Colloidal Lyotropic Liquid Crystalline Phases of Two-Dimensional Nanoparticles of Layered Hybrid Organic-Inorganic Metal Halide Perovskites
preprintsubmitted on 02.02.2021, 16:28 and posted on 03.02.2021, 07:16 by PEI-XI WANG
Lyotropic liquid crystals are fluids with macroscopic anisotropic structures formed by the self-assembly of nonspherically-symmetric mesogenic molecules or nanoparticles. Here, lyotropic liquid crystalline phases with discotic-nematic orderings were observed in colloidal dispersions of hexagonal-shaped nanoplatelets of two-dimensional layered hybrid organic-inorganic metal halide perovskites (with formula A2BX4 where A1+ is an organic ammonium cation, B2+ is a divalent metal cation, and X1- is a halide anion) synthesized via microcrystallization by mixing precursor solutions with antisolvents containing surfactants, which showed semiconducting properties such as blue to green photoluminescence.

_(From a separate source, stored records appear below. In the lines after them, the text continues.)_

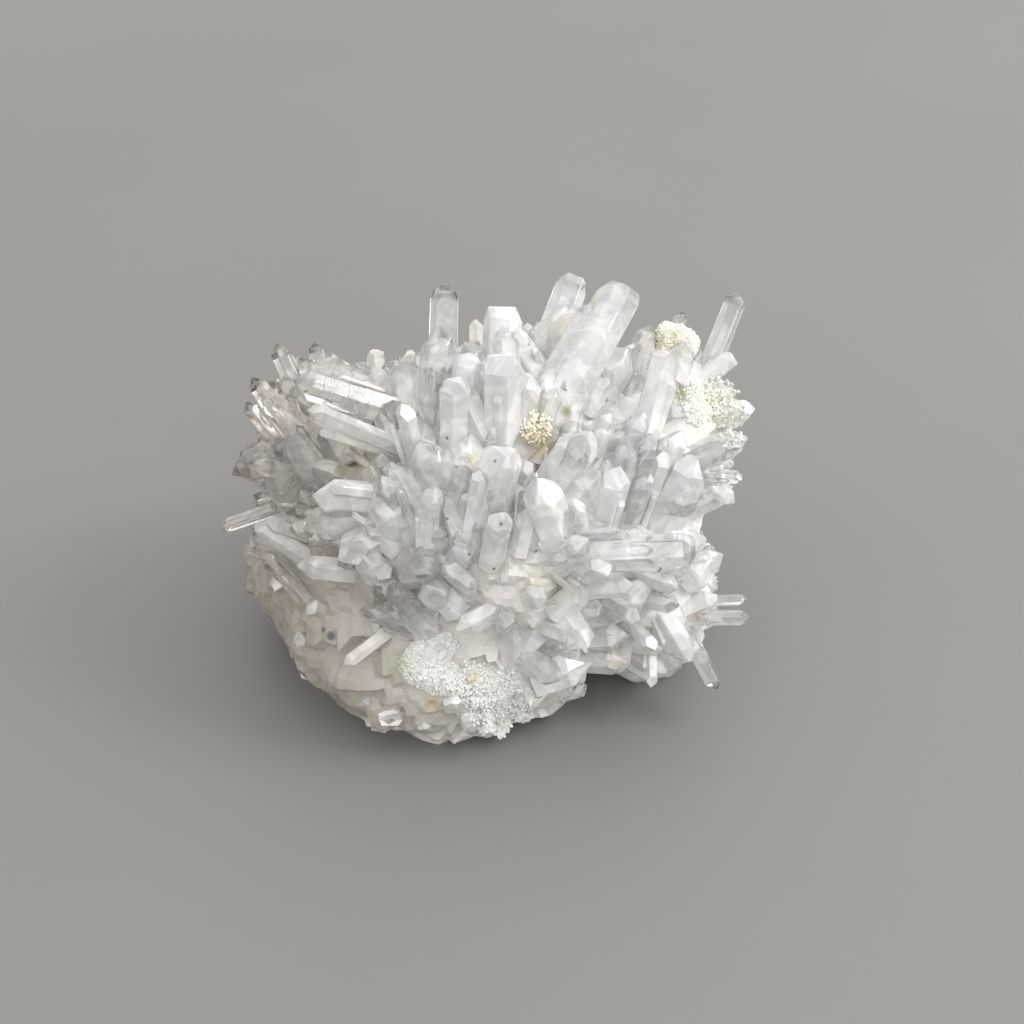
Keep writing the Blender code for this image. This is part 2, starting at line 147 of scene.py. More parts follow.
Crystal = namedtuple("Crystal", "look tip foot width lean back blunt", defaults=(0.0, 0.0))
CRYSTALS = (
    # left side, from the low ones upward
    Crystal("clear", (-49.8, -3.7), (-36.0, 1.0), 3.6, 1),
    Crystal("clear", (-41.7, 2.0), (-40.7, -6.9), 2.0, 5),
    Crystal("glassy", (-47.6, 6.1), (-37.0, 10.0), 7.6, 2),
    Crystal("glassy", (-46.0, 9.5), (-37.0, 12.0), 5.0, -3),
    Crystal("clear", (-44.8, 19.7), (-36.0, 8.5), 3.4, 1),
    Crystal("clear", (-43.7, 24.4), (-34.5, 11.5), 4.2, -1),
    Crystal("clear", (-39.2, 30.5), (-38.0, 20.0), 4.1, -2, 4),
    Crystal("clear", (-31.8, 30.9), (-31.6, 23.0), 3.6, -3, 4),
    Crystal("beige", (-28.5, 28.8), (-28.6, 23.0), 2.8, -2, 2),
    Crystal("beige", (-35.2, 28.1), (-33.8, 22.0), 3.6, -2, 5),
    Crystal("glassy", (-40.5, 23.8), (-31.5, 19.0), 5.6, 2),
    Crystal("glassy", (-33.5, 26.6), (-14.0, 20.0), 3.9, 7),
    Crystal("glassy", (-36.1, 23.6), (-14.5, 17.0), 6.0, 8),
    Crystal("veiled", (-33.5, 18.4), (-16.0, 11.0), 4.0, 8),
    Crystal("glassy", (-35.3, 15.4), (-31.0, 9.0), 2.4, 4),
    # along the top
    Crystal("beige", (-20.8, 29.4), (-20.3, 22.0), 4.2, -3, 4, 0.1),
    Crystal("veiled", (-17.3, 27.7), (-13.8, 20.0), 3.8, 1, 1),
    Crystal("beige", (-14.5, 29.2), (-14.0, 22.0), 3.4, -2, 3, 0.15),
    Crystal("clear", (-7.9, 41.8), (-8.4, 24.0), 5.9, -4, 5),
    Crystal("glassy", (-8.7, 33.9), (-10.0, 17.0), 7.0, 3),
    Crystal("milky", (3.1, 37.2), (2.4, 22.0), 7.6, -1, 3, 0.25),
    Crystal("milky", (3.3, 28.3), (3.0, 13.0), 8.8, 6, 0, 0.25),
    Crystal("milky", (-3.3, 28.5), (-4.4, 15.0), 6.0, 4, 0, 0.25),
    Crystal("milky", (7.4, 24.6), (6.0, 13.0), 6.4, 5, 0, 0.2),
    Crystal("milky", (-5.6, 24.0), (-6.0, 12.0), 6.0, 6, 0, 0.2),
    Crystal("beige", (-2.0, 35.2), (-1.7, 24.0), 3.8, -4, 8),
    Crystal("beige", (7.8, 34.4), (7.8, 22.0), 4.6, -4, 8),
    Crystal("glassy", (16.4, 43.0), (10.5, 27.0), 7.2, -8, 6, 0.2),
    Crystal("beige", (16.7, 36.3), (10.5, 23.0), 7.4, -2, 3, 0.1),
    Crystal("veiled", (25.6, 41.4), (12.6, 18.0), 9.6, 2, 0, 0.28),
    Crystal("veiled", (21.2, 38.0), (9.5, 18.5), 6.4, 2, 1, 0.1),
    Crystal("glassy", (30.6, 34.0), (26.0, 20.0), 5.8, -4, 4),
    # right side, from the top downward
    Crystal("clear", (36.5, 36.6), (32.0, 26.0), 2.6, -2, 3),
    Crystal("clear", (47.0, 40.3), (40.5, 24.0), 4.6, -3, 3),
    Crystal("milky", (45.8, 28.0), (36.0, 21.0), 4.2, 0, 0, 0.3),
    Crystal("milky", (33.1, 29.2), (29.5, 14.0), 5.6, 3, 0, 0.3),
    Crystal("veiled", (39.5, 30.0), (37.0, 20.0), 3.6, 0, 2),
    Crystal("milky", (50.0, 18.2), (38.5, 16.0), 5.2, 0),
    Crystal("veiled", (48.6, 13.0), (38.0, 11.0), 4.8, 1),
    Crystal("milky", (46.8, 21.8), (36.5, 19.0), 4.6, 3),
    Crystal("glassy", (47.8, 5.7), (37.0, 6.0), 2.8, 1),
    Crystal("milky", (46.1, 0.8), (38.0, 8.0), 3.4, 1),
    Crystal("veiled", (40.5, 1.6), (36.0, 8.0), 2.6, 2),
    Crystal("milky", (44.0, -8.6), (34.0, -12.0), 5.0, 2),
    Crystal("clear", (41.7, -6.8), (38.0, -14.0), 2.4, 4),
    Crystal("glassy", (49.2, -20.4), (36.0, -20.4), 3.8, 2),
    Crystal("glassy", (48.4, -17.0), (36.0, -17.6), 2.4, 1, 2),
    Crystal("clear", (42.9, -33.7), (36.0, -21.0), 3.4, 2),
    Crystal("milky", (30.4, -33.5), (30.2, -24.0), 3.6, 3),
    Crystal("milky", (38.0, -28.8), (32.0, -19.0), 4.6, 3),
    Crystal("veiled", (24.4, -30.8), (26.0, -20.0), 4.4, 3),
    Crystal("clear", (18.8, -33.1), (2.0, -38.6), 3.9, 3, 4),
    Crystal("veiled", (13.8, -31.8), (7.0, -28.0), 5.6, 4),
    # middle, toward the viewer
    Crystal("milky", (24.4, 7.1), (20.0, -7.0), 5.8, 8, 0, 0.15),
    Crystal("veiled", (26.6, 12.6), (22.5, -2.0), 5.0, 7),
    Crystal("milky", (39.0, 9.4), (31.5, -6.0), 7.6, 6, 0, 0.1),
    Crystal("veiled", (29.6, 6.0), (25.0, -6.0), 4.4, 8),
    Crystal("milky", (33.1, 10.4), (28.0, -3.0), 4.8, 6, 0, 0.1),
    Crystal("veiled", (30.3, 14.0), (27.0, 2.0), 4.6, 6),
    Crystal("milky", (36.0, 14.5), (31.0, 2.0), 4.8, 5),
    Crystal("veiled", (24.5, 19.5), (18.5, 9.0), 5.0, 5, 0, 0.1),
    Crystal("milky", (28.8, 17.5), (23.0, 7.0), 4.6, 5),
    Crystal("milky", (3.0, 10.8), (-0.8, -4.0), 8.2, 8, 0, 0.2),
    Crystal("milky", (9.3, 5.6), (13.4, -7.0), 7.8, 9),
    Crystal("veiled", (4.7, -2.2), (14.0, -12.0), 4.6, 6),
    Crystal("glassy", (38.8, -7.6), (12.0, -8.6), 6.0, 4, 0, 0.2),
    Crystal("veiled", (4.0, -14.0), (4.4, -25.0), 6.2, 7),
    Crystal("glassy", (-11.2, -8.4), (-10.8, -21.0), 3.4, 6),
    Crystal("milky", (-32.7, 2.2), (-22.0, 1.4), 7.4, 5),
    Crystal("veiled", (-35.3, -3.8), (-25.5, -3.0), 7.6, 3),
    Crystal("veiled", (-27.5, -9.5), (-20.0, -5.0), 7.0, 5),
    Crystal("clear", (-41.7, -8.6), (-33.5, -17.0), 3.2, 3),
    Crystal("clear", (-21.2, -14.1), (-15.5, -21.5), 2.8, 4),
    Crystal("glassy", (-18.2, -14.0), (-11.5, -21.5), 4.2, 6),
    Crystal("glassy", (-22.9, -18.6), (-14.5, -22.5), 3.2, 5),
    Crystal("beige", (-26.6, -29.2), (-18.4, -23.0), 2.8, 2),
    Crystal("milky", (-15.5, 19.5), (-13.0, 8.0), 4.4, 7),
    Crystal("veiled", (-4.0, 8.0), (-6.5, -3.0), 5.2, 8),
    Crystal("milky", (-10.0, 4.0), (-11.0, -8.0), 5.0, 8),
    Crystal("veiled", (-19.5, 6.0), (-15.0, -4.0), 5.0, 7),
    Crystal("veiled", (18.0, 13.5), (14.5, 3.0), 5.6, 6),
    Crystal("milky", (16.5, -14.5), (12.0, -20.0), 5.0, 5),
    Crystal("veiled", (27.0, -17.0), (21.0, -20.0), 5.4, 5),
)

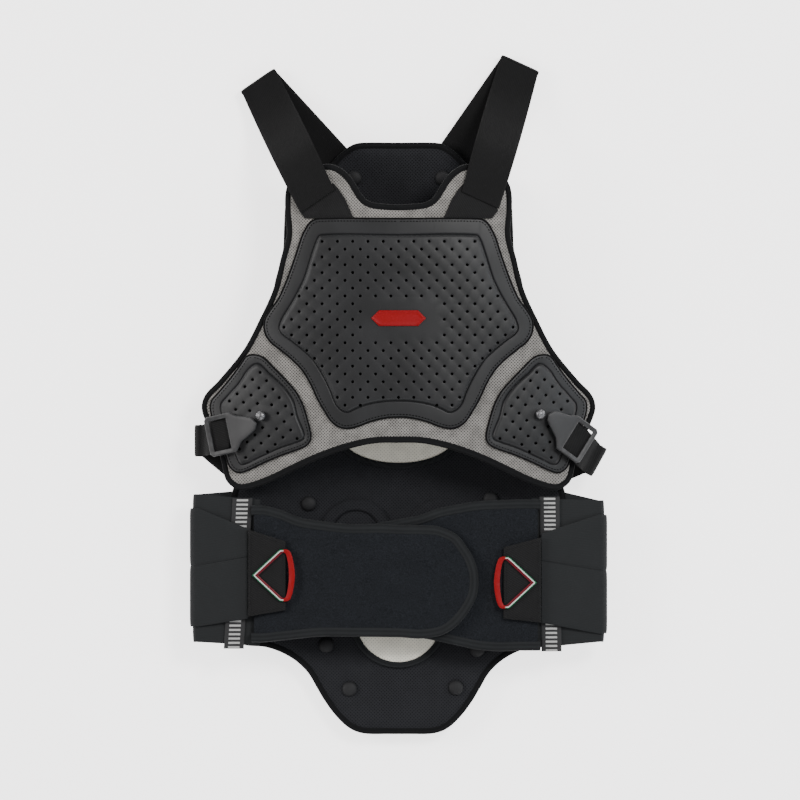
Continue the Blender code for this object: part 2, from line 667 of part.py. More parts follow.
def make_back():
    """The padded back panel, its binding, plates, rivets, windows and lumbar pads."""
    corners = mirrored(BACK_OUTLINE, BACK_HALF_WIDTH, BACK_LENGTH, BACK_TOP)
    outline = smooth_loop(corners, EDGE_STEP)
    padded_panel(
        "back_panel", "back", outline, BACK_MIDDLE, BACK_THICKNESS,
        BACK_BINDING_WIDTH, BACK_BINDING_WIDTH, ("black_mesh", "binding_tape"),
    )
    plates = (
        ("back_plate_upper", UPPER_PLATE_OUTLINE, UPPER_PLATE_HALF_WIDTH, UPPER_PLATE_LENGTH,
         UPPER_PLATE_TOP, LEVEL_LOW),
        ("back_plate_lower", LOWER_PLATE_OUTLINE, LOWER_PLATE_HALF_WIDTH, LOWER_PLATE_LENGTH,
         LOWER_PLATE_TOP, LEVEL_HIGH),
        ("back_plate_tail", TAIL_PLATE_OUTLINE, TAIL_PLATE_HALF_WIDTH, TAIL_PLATE_LENGTH,
         TAIL_PLATE_TOP, LEVEL_LOW),
    )
    for name, rows, half_width, length, top, level in plates:
        loop = smooth_loop(mirrored(rows, half_width, length, top), EDGE_STEP)
        sheet(name, "back", [loop], [1.0], level, BACK_PLATE_THICKNESS, 1, "hard_plastic")
    make_rivets()
    make_windows()
    for side, name in ((-1, "lumbar_pad_left"), (1, "lumbar_pad_right")):
        centre = Vector((side * LUMBAR_PAD_OFFSET, LUMBAR_PAD_CENTRE))
        radii = (LUMBAR_PAD_RADIUS, LUMBAR_PAD_RADIUS * LUMBAR_PAD_FACE_SHARE)
        loops = [ring_loop(centre, radius, radius) for radius in radii]
        shares = [LUMBAR_PAD_RIM_SHARE, 1.0]
        sheet(name, "back", loops, shares, BACK_FACE, LUMBAR_PAD_THICKNESS, 1, "black_mesh")


def ring_loop(centre, half_width, half_height):
    """An ellipse around a centre."""
    count = max(16, round(math.tau * half_width / EDGE_STEP))
    angles = [math.tau * index / count for index in range(count)]
    return [
        centre + Vector((half_width * math.cos(angle), half_height * math.sin(angle))) for angle in angles
    ]


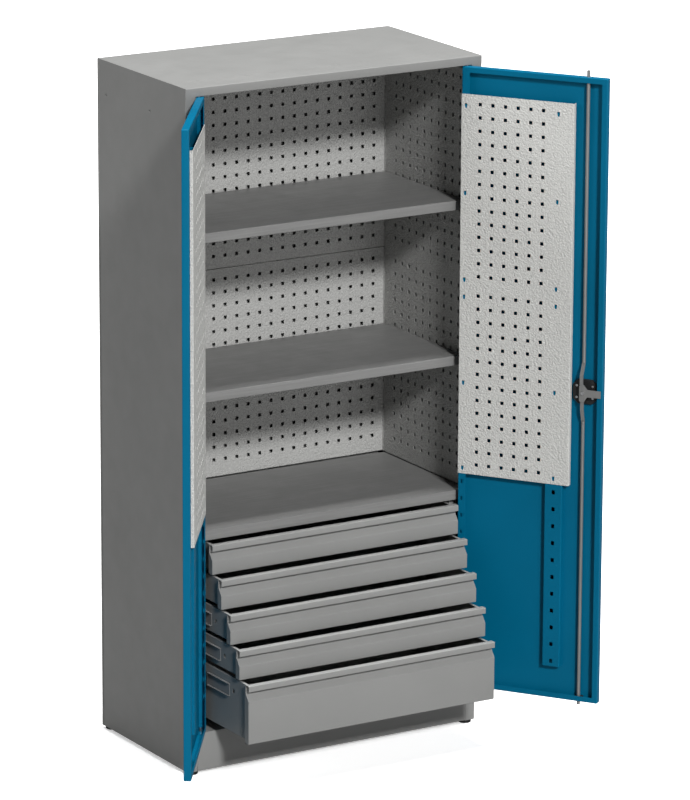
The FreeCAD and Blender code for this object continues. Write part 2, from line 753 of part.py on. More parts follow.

As nanocrystalline perovskites are compositionally (transition metals like manganese, copper or europium as octahedral unit centers, mixed halides, organic spacers with chirality, etc.), microscopic structurally (three-, two-, or one-dimensional), and geometrically (nanosheets or nanorods) adjustable, liquid crystals with different phase behaviors and physical features (e.g., paramagnetism) may be systematically developed using this method.